The Laurel-Hardy Murder Case is a Laurel and Hardy pre-Code comedy film released in 1930. It is one of a handful of three-reel comedies they made, running 28 minutes. It was directed by James Parrott, produced by Hal Roach and distributed by MGM.

Plot 
Laurel and Hardy are seated at a dockside where Stan is fishing. Ollie sees a notice in a newspaper which says one Ebeneezer Laurel has died and left a large estate. Parties interested in the estate should go to the Laurel mansion for the reading of the will. Stan can't remember if Ebeneezer is a relative or not but they decide to go to the mansion anyway. They arrive during a thunderstorm and discover that Ebeneezer had been murdered and that the police had placed the notice in the newspaper to draw all of the relatives together to find out who committed the crime.

Stan and Ollie are shown to a bedroom to sleep overnight, which is the room in which Ebeneezer was murdered. They hear a strange noise and in the darkness see a pair of eyes which turns out to be a cat. They then hear a scream and decide to investigate.

Meanwhile, the butler is calling all of the relatives one by one to the study telling them they have a telephone call. As each relative sits in a chair and lifts the receiver, the lights go out, there is a scream and a sound like a door slamming; and the relative is never seen again. Stan and Ollie return to their bedroom and get into the bed but a bat has flown into their room and is under their covers, which causes them to panic and run downstairs.
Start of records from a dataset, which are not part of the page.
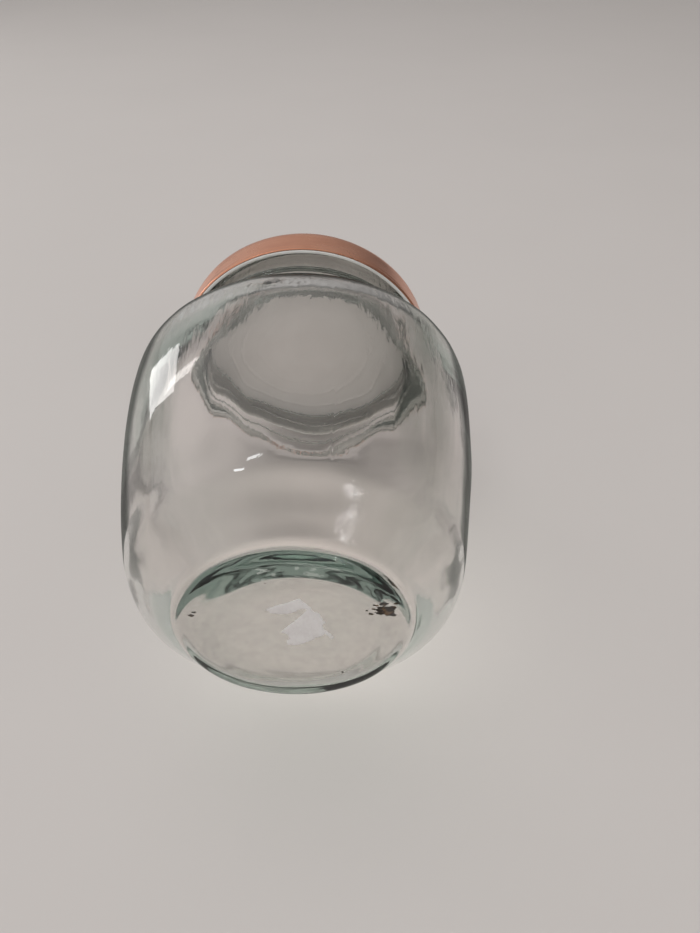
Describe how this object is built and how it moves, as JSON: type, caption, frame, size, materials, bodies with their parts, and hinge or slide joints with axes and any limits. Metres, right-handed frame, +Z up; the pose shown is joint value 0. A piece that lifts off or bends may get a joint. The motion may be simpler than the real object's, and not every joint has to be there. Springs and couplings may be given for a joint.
{
  "type": "specimen jar",
  "caption": "Wide-mouth clear glass jar with a soft square body, ring foot and threaded neck, closed by a copper-finished screw lid with a liner.",
  "frame": {"origin": "centre of the ring foot, on the surface that the jar stands on", "axes": "+Z up along the jar's axis from the base to the lid; the flats of the soft square body face +X, -X, +Y and -Y"},
  "size_m": [0.1296, 0.1296, 0.1606],
  "materials": {
    "glass": "clear, slightly green recycled glass",
    "copper": "satin copper",
    "white_plastic": "satin white",
    "liner": "matte foam",
    "paper": "matte paper"
  },
  "bodies": {
    "jar": {"jar_glass": "glass", "label_remnant": "paper"},
    "liner": {"liner_disc": "liner"},
    "lid": {"lid_shell": "copper", "lid_insert": "white_plastic"}
  },
  "joints": [
    {"name": "lid_rise", "type": "slide", "parent": "jar", "child": "liner", "axis": [0, 0, 1], "range_m": [0, 0.0481]},
    {"name": "lid_turn", "type": "hinge", "parent": "liner", "child": "lid", "pos_m": [0, 0, 0.1571], "axis": [0, 0, 1], "range_deg": [0, 1080]}
  ],
  "couplings": [
    {"joint": "lid_rise", "follows": "lid_turn", "m_per_rad": 0.0025465}
  ]
}
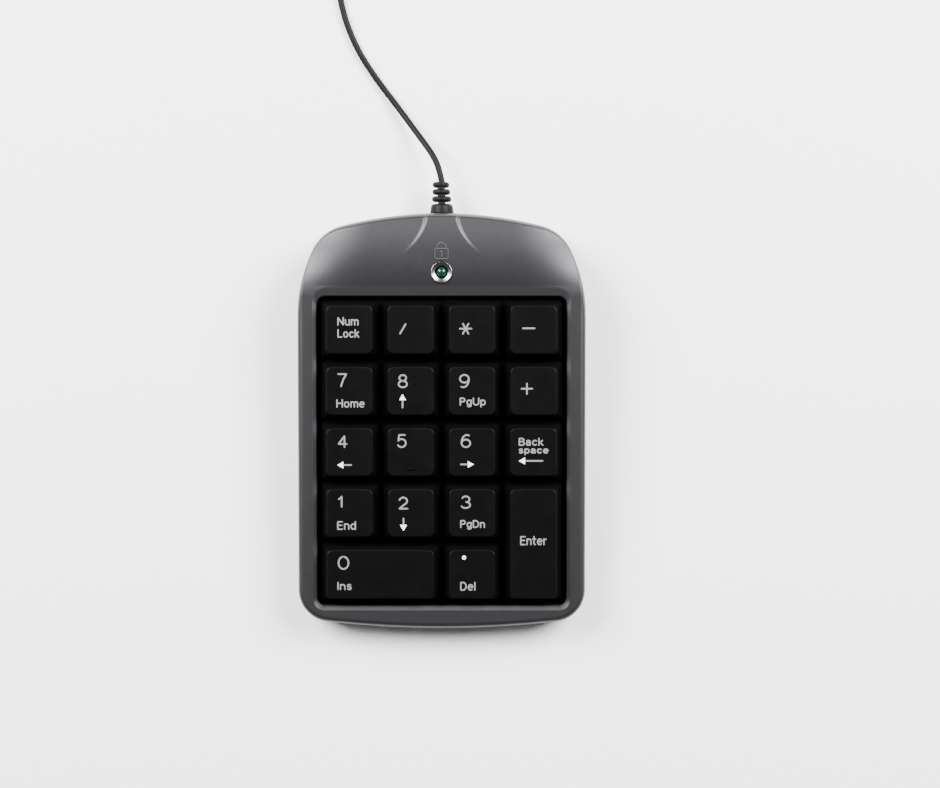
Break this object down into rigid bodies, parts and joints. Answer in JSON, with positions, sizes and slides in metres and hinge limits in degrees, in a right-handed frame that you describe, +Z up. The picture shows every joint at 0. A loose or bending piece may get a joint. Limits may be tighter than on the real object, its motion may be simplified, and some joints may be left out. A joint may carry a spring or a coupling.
{
  "type": "numeric keypad",
  "caption": "Wired numeric keypad with a wedge case, a block of square keys, an indicator lamp and a coiled lead with a plug.",
  "frame": {"origin": "on the surface that the feet stand on, under the middle of the case without its lead", "axes": "+Z up, +Y to the rear where the lead leaves, +X to the user's right"},
  "size_m": [0.09, 0.2353, 0.0228],
  "materials": {
    "key_plastic": "black ABS, fine satin texture on the finger faces",
    "frame_plastic": "black ABS",
    "steel": "zinc-plated sheet steel",
    "wire_steel": "drawn spring steel wire",
    "screw_steel": "zinc-plated self-tapping screws",
    "film": "clear polyester film with silver tracks",
    "dome_rubber": "translucent silicone rubber",
    "case_paint": "ABS with gunmetal metallic paint, satin clear coat",
    "base_plastic": "black ABS, fine spark texture",
    "foot_rubber": "soft rubber",
    "label": "blank silver film label",
    "board": "glass-epoxy board with green solder mask",
    "chip": "moulded package",
    "components": "ceramic and film chips, steel crystal can",
    "header_plastic": "natural nylon",
    "wires": "PVC insulation, four colours",
    "lamp": "green tinted clear epoxy",
    "tin": "tinned copper",
    "ring_metal": "satin chrome plate",
    "cord_rubber": "matt black PVC",
    "tie": "soft black strap",
    "plug_plastic": "black PVC overmould",
    "plug_steel": "nickel-plated shell",
    "tongue_plastic": "white thermoplastic",
    "gold": "gold flash"
  },
  "bodies": {
    "case": {"backing_plate": "steel", "board_components": "components", "bottom_cover": "base_plastic", "case_screws": "screw_steel", "clamp_screws": "screw_steel", "coil_tie": "tie", "controller_board": "board", "controller_chip": "chip", "cord_coil": "cord_rubber", "cord_lead": "cord_rubber", "cord_to_plug": "cord_rubber", "dome_sheet": "dome_rubber", "foot_front_left": "foot_rubber", "foot_front_right": "foot_rubber", "foot_rear_left": "foot_rubber", "foot_rear_right": "foot_rubber", "inner_wires": "wires", "key_frame": "frame_plastic", "lead_header": "header_plastic", "led_leads": "tin", "led_ring": "ring_metal", "membrane_clamp": "frame_plastic", "membrane_lower": "film", "membrane_spacer": "film", "membrane_upper": "film", "plug_contacts": "gold", "plug_overmould": "plug_plastic", "plug_shell": "plug_steel", "plug_tongue": "tongue_plastic", "rating_label": "label", "status_led": "lamp", "strain_relief": "cord_rubber", "top_cover": "case_paint"},
    "key_num_lock": {"key_num_lock": "key_plastic"},
    "key_divide": {"key_divide": "key_plastic"},
    "key_multiply": {"key_multiply": "key_plastic"},
    "key_minus": {"key_minus": "key_plastic"},
    "key_seven": {"key_seven": "key_plastic"},
    "key_eight": {"key_eight": "key_plastic"},
    "key_nine": {"key_nine": "key_plastic"},
    "key_plus": {"key_plus": "key_plastic"},
    "key_four": {"key_four": "key_plastic"},
    "key_five": {"key_five": "key_plastic"},
    "key_six": {"key_six": "key_plastic"},
    "key_backspace": {"key_backspace": "key_plastic"},
    "key_one": {"key_one": "key_plastic"},
    "key_two": {"key_two": "key_plastic"},
    "key_three": {"key_three": "key_plastic"},
    "key_enter": {"key_enter": "key_plastic"},
    "key_zero": {"key_zero": "key_plastic"},
    "key_point": {"key_point": "key_plastic"},
    "stabiliser_bar_zero": {"stabiliser_bar_zero": "wire_steel"},
    "stabiliser_bar_enter": {"stabiliser_bar_enter": "wire_steel"}
  },
  "joints": [
    {"name": "press_num_lock", "type": "slide", "parent": "case", "child": "key_num_lock", "axis": [0, 0.0698, -0.9976], "range_m": [0, 0.003], "stiffness_N_per_m": 180, "deforming": ["dome_sheet"]},
    {"name": "press_divide", "type": "slide", "parent": "case", "child": "key_divide", "axis": [0, 0.0698, -0.9976], "range_m": [0, 0.003], "stiffness_N_per_m": 180, "deforming": ["dome_sheet"]},
    {"name": "press_multiply", "type": "slide", "parent": "case", "child": "key_multiply", "axis": [0, 0.0698, -0.9976], "range_m": [0, 0.003], "stiffness_N_per_m": 180, "deforming": ["dome_sheet"]},
    {"name": "press_minus", "type": "slide", "parent": "case", "child": "key_minus", "axis": [0, 0.0698, -0.9976], "range_m": [0, 0.003], "stiffness_N_per_m": 180, "deforming": ["dome_sheet"]},
    {"name": "press_seven", "type": "slide", "parent": "case", "child": "key_seven", "axis": [0, 0.0698, -0.9976], "range_m": [0, 0.003], "stiffness_N_per_m": 180, "deforming": ["dome_sheet"]},
    {"name": "press_eight", "type": "slide", "parent": "case", "child": "key_eight", "axis": [0, 0.0698, -0.9976], "range_m": [0, 0.003], "stiffness_N_per_m": 180, "deforming": ["dome_sheet"]},
    {"name": "press_nine", "type": "slide", "parent": "case", "child": "key_nine", "axis": [0, 0.0698, -0.9976], "range_m": [0, 0.003], "stiffness_N_per_m": 180, "deforming": ["dome_sheet"]},
    {"name": "press_plus", "type": "slide", "parent": "case", "child": "key_plus", "axis": [0, 0.0698, -0.9976], "range_m": [0, 0.003], "stiffness_N_per_m": 180, "deforming": ["dome_sheet"]},
    {"name": "press_four", "type": "slide", "parent": "case", "child": "key_four", "axis": [0, 0.0698, -0.9976], "range_m": [0, 0.003], "stiffness_N_per_m": 180, "deforming": ["dome_sheet"]},
    {"name": "press_five", "type": "slide", "parent": "case", "child": "key_five", "axis": [0, 0.0698, -0.9976], "range_m": [0, 0.003], "stiffness_N_per_m": 180, "deforming": ["dome_sheet"]},
    {"name": "press_six", "type": "slide", "parent": "case", "child": "key_six", "axis": [0, 0.0698, -0.9976], "range_m": [0, 0.003], "stiffness_N_per_m": 180, "deforming": ["dome_sheet"]},
    {"name": "press_backspace", "type": "slide", "parent": "case", "child": "key_backspace", "axis": [0, 0.0698, -0.9976], "range_m": [0, 0.003], "stiffness_N_per_m": 180, "deforming": ["dome_sheet"]},
    {"name": "press_one", "type": "slide", "parent": "case", "child": "key_one", "axis": [0, 0.0698, -0.9976], "range_m": [0, 0.003], "stiffness_N_per_m": 180, "deforming": ["dome_sheet"]},
    {"name": "press_two", "type": "slide", "parent": "case", "child": "key_two", "axis": [0, 0.0698, -0.9976], "range_m": [0, 0.003], "stiffness_N_per_m": 180, "deforming": ["dome_sheet"]},
    {"name": "press_three", "type": "slide", "parent": "case", "child": "key_three", "axis": [0, 0.0698, -0.9976], "range_m": [0, 0.003], "stiffness_N_per_m": 180, "deforming": ["dome_sheet"]},
    {"name": "press_enter", "type": "slide", "parent": "case", "child": "key_enter", "axis": [0, 0.0698, -0.9976], "range_m": [0, 0.003], "stiffness_N_per_m": 180, "deforming": ["dome_sheet"]},
    {"name": "press_zero", "type": "slide", "parent": "case", "child": "key_zero", "axis": [0, 0.0698, -0.9976], "range_m": [0, 0.003], "stiffness_N_per_m": 180, "deforming": ["dome_sheet"]},
    {"name": "press_point", "type": "slide", "parent": "case", "child": "key_point", "axis": [0, 0.0698, -0.9976], "range_m": [0, 0.003], "stiffness_N_per_m": 180, "deforming": ["dome_sheet"]},
    {"name": "turn_bar_zero", "type": "hinge", "parent": "case", "child": "stabiliser_bar_zero", "pos_m": [-0.01905, -0.05391, 0.0078], "axis": [-1, 0, 0], "range_deg": [0, 17.01]},
    {"name": "turn_bar_enter", "type": "hinge", "parent": "case", "child": "stabiliser_bar_enter", "pos_m": [0.03528, -0.03772, 0.00894], "axis": [0, -0.9976, -0.0698], "range_deg": [0, 17.01]}
  ],
  "couplings": [
    {"joint": "turn_bar_zero", "follows": "press_zero", "rad_per_m": 98.4},
    {"joint": "turn_bar_enter", "follows": "press_enter", "rad_per_m": 98.4}
  ]
}
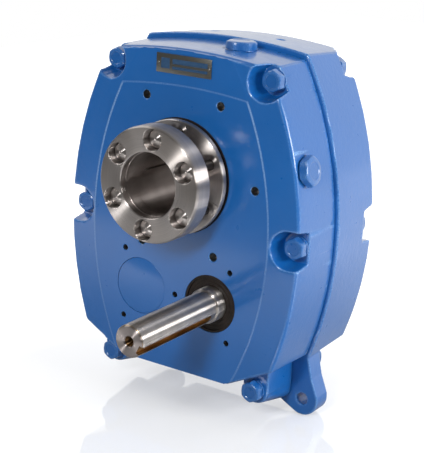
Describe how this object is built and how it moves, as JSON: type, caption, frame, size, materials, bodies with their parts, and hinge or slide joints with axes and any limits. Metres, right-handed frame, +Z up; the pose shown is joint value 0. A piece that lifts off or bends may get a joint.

All of the other relatives have now disappeared and the butler calls Stan and Ollie to take a telephone call in the study. Ollie sits in the chair to take the call; this time, however, the lights stay on and it is revealed that the chair is affixed to a trapdoor into which each of the other relatives vanished. Ollie falls through the trapdoor, but is saved due to his having become wedged in the chair. The murderer (a man dressed in drag) appears through a secret door with a knife. A fight ensues, but then Stan and Ollie both wake up from a dream, fighting over Stan's fishing line at the dockside and then falling into the water.

Cast

Cultural significance 
This is the first film where Oliver says "Here's another nice mess you've gotten me into". The phrase is commonly misquoted as "Here's another fine mess you've gotten me into" and has passed into everyday usage.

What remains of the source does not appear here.